Xander (not his real name) has been HIV-positive since December 2012; and from the very first time he took his antiretroviral (ARV) medicines, “it has always been LTE (for lamivudine, tenofovir, efavirenz),” he said.

There have been adverse side effects – e.g. “At night, my dreams are so vivid I am unable to distinguish what’s real or what’s not,” Xander said, adding with sadness that “the doctor just told me to ‘Drink more water!’ as if that’d solve my problem.”

Those like Xander may now have their ARVs changed, with the Department of Health (DOH) introducing LTD (for lamivudine, tenofovir, dolutegravir) in the country.

This December, the Global Fund for treatment of people living with HIV (PLHIV) donated 197,260 bottles of LTD. The stock is being managed by the DOH’s Disease Prevention and Control Bureau – National HIV, AIDS and STI Prevention and Control Program.

The first tranche of 98,630 bottles were already allocated to various Centers for Health Development, while the last tranche (98,630 bottles) are expected to arrive in the country before the end of the year.

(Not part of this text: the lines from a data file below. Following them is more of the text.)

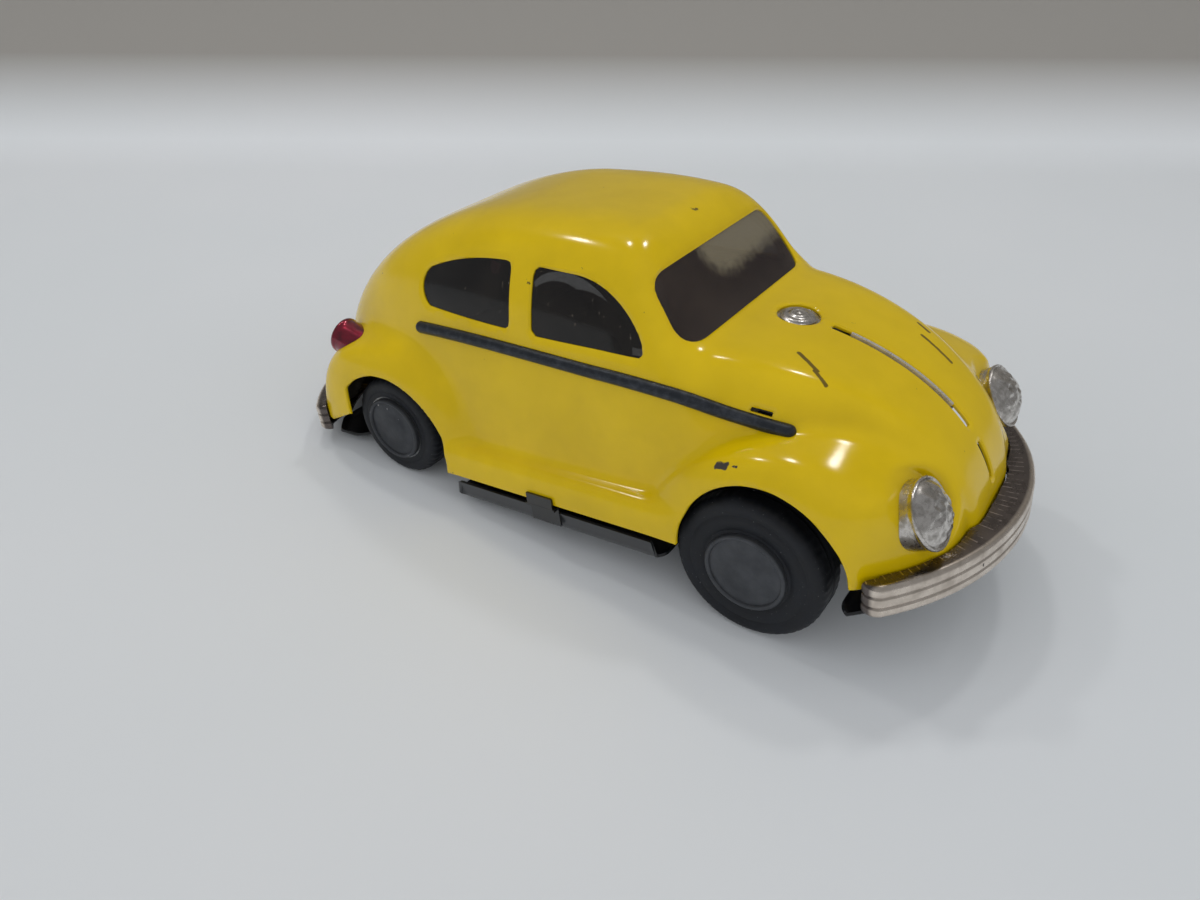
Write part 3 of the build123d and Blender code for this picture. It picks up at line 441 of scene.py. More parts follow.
def coloured(finish, ground, *coats):
    """Base colour: a ground, covered in turn by each coat's colour where its mask is."""
    colour = linear(ground)
    for mask, coat in coats:
        colour = add_node(finish.tree, "ShaderNodeMix", {0: mask, 6: colour, 7: linear(coat)},
                          data_type="RGBA").outputs[2]
    finish.tree.links.new(colour, finish.shader.inputs["Base Color"])


def grained(finish, strength, scale, detail, depth=0.0001):
    """A fine bump from noise of so many cells to the metre, to a depth in metres."""
    noise = add_node(finish.tree, "ShaderNodeTexNoise", {
        "Vector": finish.where, "Scale": scale, "Detail": detail})
    bump = add_node(finish.tree, "ShaderNodeBump", {
        "Strength": strength, "Distance": depth, "Height": noise.outputs["Fac"]})
    finish.tree.links.new(bump.outputs["Normal"], finish.shader.inputs["Normal"])


def stroke(finish, start, end, width, wander=0.0003, most=1.0):
    """A mask round a line between two car-frame points.  The distance to the line is frayed
    by noise, and cut off between a third and a half of the width in mm."""
    tree, low = finish.tree, stand(start)
    run = stand(end) - low
    noise = add_node(tree, "ShaderNodeTexNoise", {
        "Vector": finish.where, "Scale": 900.0, "Detail": 3.0})
    shaken = add_node(tree, "ShaderNodeVectorMath", {
        0: noise.outputs["Color"], 1: (wander,) * 3, 2: finish.where}, operation="MULTIPLY_ADD")
    from_low = add_node(tree, "ShaderNodeVectorMath", {
        0: shaken.outputs["Vector"], 1: tuple(low + wander / 2)}, operation="SUBTRACT")
    share = add_node(tree, "ShaderNodeVectorMath", {
        0: from_low.outputs["Vector"], 1: tuple(run / (run @ run))}, operation="DOT_PRODUCT")
    share = add_node(tree, "ShaderNodeClamp", {"Value": share.outputs["Value"]})
    along = add_node(tree, "ShaderNodeVectorMath", {
        0: tuple(run), "Scale": share.outputs["Result"]}, operation="SCALE")
    away = add_node(tree, "ShaderNodeVectorMath", {
        0: from_low.outputs["Vector"], 1: along.outputs["Vector"]}, operation="DISTANCE")
    return add_node(tree, "ShaderNodeMapRange", {
        "Value": away.outputs["Value"], "From Min": width / 2000, "From Max": width / 3000,
        "To Max": most}).outputs["Result"]


def on_body(x, y):
    """The place on the body above a point of the plan."""
    return x, y, float(reach_along((x, y, 0.0), (0.0, 0.0, 1.0)))


# Baked enamel over tinplate: deep gloss and a faint ripple from the spray.  Small chips go
# down to dark tin, and handling has left a few longer scratches on the bonnet, a nick on
# the right front wing, and thin grime.
enamel = Finish("baked_yellow_enamel", Roughness=0.14, IOR=1.45)
worn = [(speckle(enamel, 60, 0.35, 0.65), "#DCBA04"),
        (speckle(enamel, 420, 0.735, 0.75, 4.0), "#6B5A20")]
for start, end, width in (((42.4, -12.4), (46.6, -14.9), 0.9), ((46.3, -15.2), (48.9, -16.8), 0.8),
                          ((54.9, 10.9), (60.6, 9.5), 0.8), ((53.2, 14.0), (55.4, 13.3), 0.7)):
    worn.append((stroke(enamel, on_body(*start), on_body(*end), width), "#6A5518"))
for start, end, width in (((36.3, -30.2), (38.0, -30.3), 1.3), ((39.3, -30.3), (39.9, -30.3), 0.6)):
    worn.append((stroke(enamel, on_body(*start), on_body(*end), width, 0.0012), "#3D3A3C"))
worn.append((speckle(enamel, 35, 0.45, 0.8, 8.0, 0.7, most=0.25), "#A88A10"))
coloured(enamel, "#E5C206", *worn)
grained(enamel, 0.05, 260, 2.0, depth=0.0004)

# Inside, the sheet is bare tinplate under a thin dull lacquer.
lacquer = Finish("lacquered_tin_inside", Metallic=0.7, Roughness=0.5)
coloured(lacquer, "#6A635A", (speckle(lacquer, 150, 0.35, 0.7), "#7C7468"))

grid = skin_grid()
skin_points, skin_faces = grid.reshape(-1, 3), grid_faces(*grid.shape[:2])
points, faces = sheet_from_skin(shell_keep, 0.0, sheet_wall, drawn_lip)
shell = piece("pressed_body", points, faces, "body", "yellow_enamel", enamel, "body_shell")
shell.data.materials.append(lacquer.material)
wall_side = (faces >= len(points) // 2).all(1).astype(np.int32)
shell.data.polygons.foreach_set("material_index", wall_side)

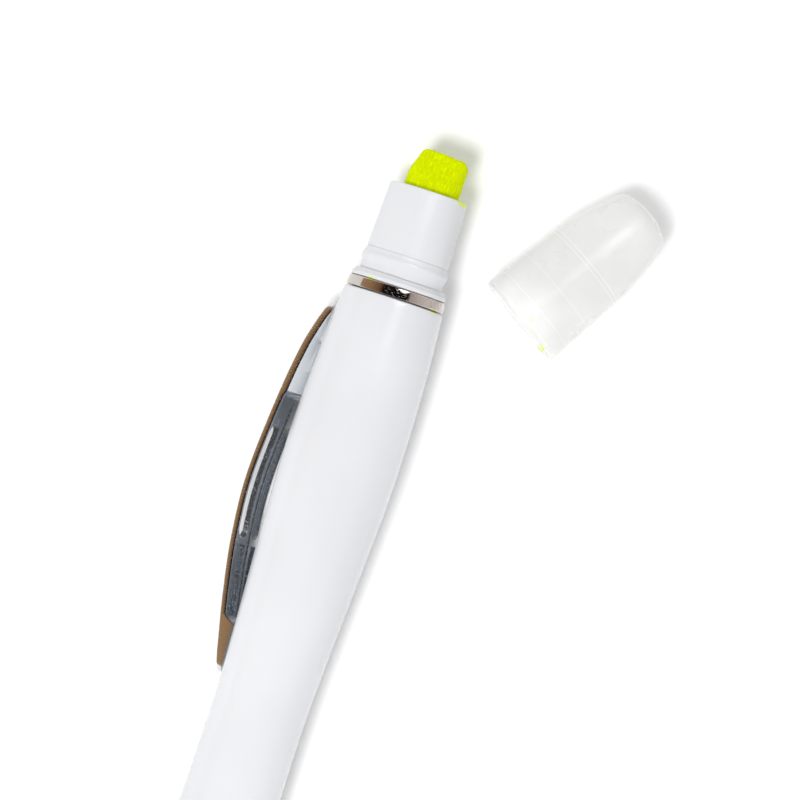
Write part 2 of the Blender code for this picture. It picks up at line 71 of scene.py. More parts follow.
# the same place without the roll, so that +Z is up
levelPlace = Matrix.Translation(penOrigin) @ Matrix.Scale(mm, 4)


def capFrame():
    # +Y from the cap's mouth to its closed end, with +Z close to up
    joint = joints["cap_swing"]
    back = Matrix.Rotation(-math.radians(joint["range_deg"][1]), 3, Vector(joint["axis"]))
    along = (back @ Vector((0, 1, 0))).normalized()
    points = [vertex.co for vertex in frame["nodes"]["highlighter_cap"].data.vertices]
    nearest = min(point.dot(along) for point in points)
    rim = [point for point in points if point.dot(along) < nearest + 0.01 * mm]
    centre = sum(rim, Vector()) / len(rim)
    across = along.cross(Vector((0, 0, 1))).normalized()
    turn = Matrix((across, along, across.cross(along))).transposed().to_4x4()
    return Matrix.Translation(centre) @ turn @ Matrix.Scale(mm, 4)


capPlace = capFrame()


def smoothRun(knots, steps):
    # a smooth curve through (station, radius) knots
    run = []
    for i in range(len(knots) - 1):
        before, start = knots[max(i - 1, 0)], knots[i]
        end, after = knots[i + 1], knots[min(i + 2, len(knots) - 1)]
        length = end[0] - start[0]
        slopeIn = (end[1] - before[1]) / (end[0] - before[0])
        slopeOut = (after[1] - start[1]) / (after[0] - start[0])
        for k in range(steps):
            t = k / steps
            rise = (3 - 2 * t) * t * t
            radius = start[1] + (end[1] - start[1]) * rise
            radius += length * t * (1 - t) * ((1 - t) * slopeIn - t * slopeOut)
            run.append((start[0] + length * t, radius))
    return run + [tuple(knots[-1][:2])]


def valueAt(run, station):
    if station <= run[0][0]:
        return run[0][1]
    for (s0, r0), (s1, r1) in zip(run, run[1:]):
        if s0 <= station <= s1:
            return r0 + (r1 - r0) * (station - s0) / (s1 - s0)
    return run[-1][1]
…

In an advisory signed by Undersecretary of Health Dr. Myrna Cabotaje, the DOH stated that based on the National Plan for LTD Introduction, the new ARV will be introduced from now until December 2021. These sub-populations of PLHIVs can benefit from LTD:

  • ART-naive adults, adolescents and children (30 kg and above), excluding TB patients on rifampicin-based regimen
  • PLHIVs on LTE with severe adverse events (dizziness, insomnia, abnormal dreams, anxiety, depression, mental confusion, convulsions, hepatoxicity, severe skin and hypersensitivity reactions and gynecomastia)
  • Patients with treatment failure to zidovudine (AZT) and abacavir (ABC)-based regimens

Xander knows he has to broach his concerns to the doctor in his treatment hub again to ascertain if he can shift from LTE to LTD. And “the DOH really took its time,” he mused, adding that hopefully, “this is just one of the steps wherein Filipino PLHIVs actually already start being able to access life-saving HIV meds already widely available in more developed countries.”